Indigenous Peoples

Mercury poisoning of indigenous people plagues the Amazon. Illegal mining is the cause

Not only does illegal mining ravish the environment, it leads to mercury poisoning of indigenous people. Survival International has brought the issue to the UN.

Survival International, a global movement for tribal peoples’ rights, has denounced mercury poisoning in Latin America in a letter to the UN Special Rapporteur for Health. The organisation highlights Venezuela, Peru and Brazil as countries that don’t comply with procedures to monitor the effects of mining on the environment. Mercury contamination, which commonly follows illegal natural resource extraction, can be dangerous to human health, leading to kidney malfunction, acute anaemia and respiratory diseases.

 

Munduruku Brazil
The Munduruku indigenous group in the Brazilian Amazon © Mario Tama/Getty Images

Mercury poisoning of indigenous people

Tribal people are especially vulnerable to mercury poisoning as most mining activities are concentrated in areas they inhabit: the Amazon rainforest in particular. The alarm over mercury poisoning of Nahua People in the Peruvian Amazon has already been raised by Survival. States have obligations towards indigenous people, not only under domestic but also under international law, according to the tribal rights group. Failing to prevent poisoning and assist contaminated ethnic groups is a violation of several international treaties, including the International Bill of Human Rights and ILO Convention 169.

 

Mercury gets into the digestive system mainly through the consumption of fish. Up to 60 percent of fish sold in a local market in Puerto Maldonado (the Peruvian gold mining capital, located in the region of Madre de Dios) is contaminated with mercury, according to estimates. This exceeds safety levels such as those defined by the United States Environmental Protection Agency. 78% of the city’s adult population shows signs of mercury poisoning.

 

 

Illegal mining

“It’s relatively easy to get a permit to explore for gold”, Enrique Ortiz, a renowned Peruvian environmental activist, says. The bureaucratic complications start once a good spot for mining is identified. “Then you have to get the actual permits.

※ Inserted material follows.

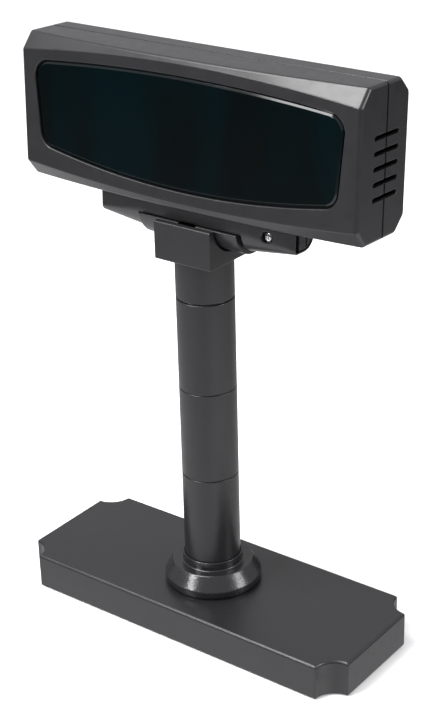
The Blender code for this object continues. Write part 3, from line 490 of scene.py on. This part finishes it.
def circuit_board(name):
    """Green solder mask over copper tracks, with pads in rows."""
    made = Shading(name)
    tracks = made.add("TexBrick", {"Vector": made.place, "Scale": 160.0, "Mortar Size": 0.03},
                      offset=0.5).outputs["Fac"]
    pads = made.add("TexVoronoi", {"Vector": made.place, "Scale": 420.0}, distance="CHEBYCHEV")
    pad = made.span(pads.outputs["Distance"], 1.0, 0.0, 0.16, 0.2)
    mask = made.blend(tracks, (0.006, 0.05, 0.022, 1), (0.012, 0.11, 0.045, 1))
    made.set(base_color=made.blend(pad, mask, (0.5, 0.5, 0.48, 1)), metallic=pad, roughness=0.3,
             normal=made.bump(tracks, 0.03))
    return made.material


def tube_glass(name):
    """Glass over the fine grid wires and dark anodes of the display tube."""
    made = Shading(name)
    mesh = made.add("TexWave", {"Vector": made.place, "Scale": 300.0}, bands_direction="X").outputs["Fac"]
    cells = made.add("TexBrick", {"Vector": made.place, "Scale": 45.0, "Mortar Size": 0.06},
                     offset=0.0).outputs["Fac"]
    tone = made.blend(cells, (0.10, 0.14, 0.135, 1), (0.02, 0.022, 0.022, 1))
    made.set(base_color=made.blend(made.span(mesh, 0.0, 0.35), tone, (0.3, 0.3, 0.29, 1)), roughness=0.08,
             coat_weight=1.0)
    return made.material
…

These require engineering specifications, statements of environmental protection programmes, plans for the protection of indigenous people and environmental remediation”. Miners evade those obstacles by claiming to be in the process of getting permissions. This means that “they have a claim to the land but not much responsibility to it,” according to Ortiz. In fact, over 90% of gold mines in Madre de Dios are illegal.